● **WHAT THE EXERCISE ASKS**:
Give the data again, word for word.

● **PROVIDED MATERIAL**:
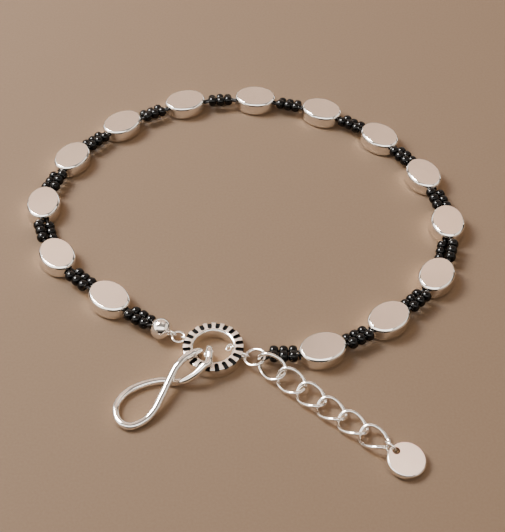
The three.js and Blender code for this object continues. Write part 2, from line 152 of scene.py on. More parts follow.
# The camera, fitted to the photograph's perspective.
CAMERA_PLACE = Vector((1.807, -164.250, 180.276)) * MM
CAMERA_TARGET = Vector((1.807, -4.481, 3.304)) * MM
CAMERA_LENS = 78.78
SENSOR = 36
CLIP_NEAR = 0.01
CLIP_FAR = 10

FLOOR_HALF = 1.5

# Base colours, each as the two tones that a noise mixes.
SATIN_TONES = ((0.865, 0.775, 0.69), (0.90, 0.81, 0.73))
POLISHED_TONES = ((0.88, 0.84, 0.79), (0.93, 0.89, 0.845))
BLACKENED_TONES = ((0.002, 0.002, 0.002), (0.009, 0.008, 0.007))
GLASS_TONES = ((0.001, 0.001, 0.0012), (0.003, 0.003, 0.0034))
THREAD_TONES = ((0.006, 0.006, 0.007), (0.025, 0.024, 0.024))
FLOOR_TONES = ((0.314, 0.195, 0.103), (0.340, 0.214, 0.116))

# Roughness from the shiniest to the dullest spots.
SATIN_ROUGHNESS = (0.14, 0.19)
LANDS_ROUGHNESS = (0.23, 0.29)
POLISHED_ROUGHNESS = (0.05, 0.11)
BLACKENED_ROUGHNESS = (0.6, 0.8)
GLASS_ROUGHNESS = (0.03, 0.07)
THREAD_ROUGHNESS = (0.5, 0.8)
FLOOR_ROUGHNESS = 0.9

# Gloss of the surfaces that aren't metal.
BLACKENED_SPECULAR = 0.08
GLASS_SPECULAR = 0.23
GLASS_IOR = 1.5

# Most values of a noise lie between these two.
NOISE_LOW = 0.3
NOISE_HIGH = 0.7

# The world's colour, and how its strength grows with the height of a direction.
SKY_COLOUR = (1, 0.92, 0.84, 1)
SKY_RISE = {"From Min": 0.3, "From Max": 0.5, "To Min": 0.01, "To Max": 0.34}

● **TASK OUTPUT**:
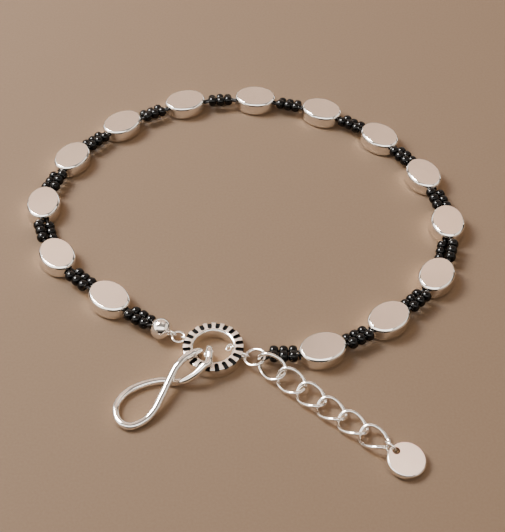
The three.js and Blender code for this object continues. Write part 2, from line 152 of scene.py on. More parts follow.
# The camera, fitted to the photograph's perspective.
CAMERA_PLACE = Vector((1.807, -164.250, 180.276)) * MM
CAMERA_TARGET = Vector((1.807, -4.481, 3.304)) * MM
CAMERA_LENS = 78.78
SENSOR = 36
CLIP_NEAR = 0.01
CLIP_FAR = 10

FLOOR_HALF = 1.5

# Base colours, each as the two tones that a noise mixes.
SATIN_TONES = ((0.865, 0.775, 0.69), (0.90, 0.81, 0.73))
POLISHED_TONES = ((0.88, 0.84, 0.79), (0.93, 0.89, 0.845))
BLACKENED_TONES = ((0.002, 0.002, 0.002), (0.009, 0.008, 0.007))
GLASS_TONES = ((0.001, 0.001, 0.0012), (0.003, 0.003, 0.0034))
THREAD_TONES = ((0.006, 0.006, 0.007), (0.025, 0.024, 0.024))
FLOOR_TONES = ((0.314, 0.195, 0.103), (0.340, 0.214, 0.116))

# Roughness from the shiniest to the dullest spots.
SATIN_ROUGHNESS = (0.14, 0.19)
LANDS_ROUGHNESS = (0.23, 0.29)
POLISHED_ROUGHNESS = (0.05, 0.11)
BLACKENED_ROUGHNESS = (0.6, 0.8)
GLASS_ROUGHNESS = (0.03, 0.07)
THREAD_ROUGHNESS = (0.5, 0.8)
FLOOR_ROUGHNESS = 0.9

# Gloss of the surfaces that aren't metal.
BLACKENED_SPECULAR = 0.08
GLASS_SPECULAR = 0.23
GLASS_IOR = 1.5

# Most values of a noise lie between these two.
NOISE_LOW = 0.3
NOISE_HIGH = 0.7

# The world's colour, and how its strength grows with the height of a direction.
SKY_COLOUR = (1, 0.92, 0.84, 1)
SKY_RISE = {"From Min": 0.3, "From Max": 0.5, "To Min": 0.01, "To Max": 0.34}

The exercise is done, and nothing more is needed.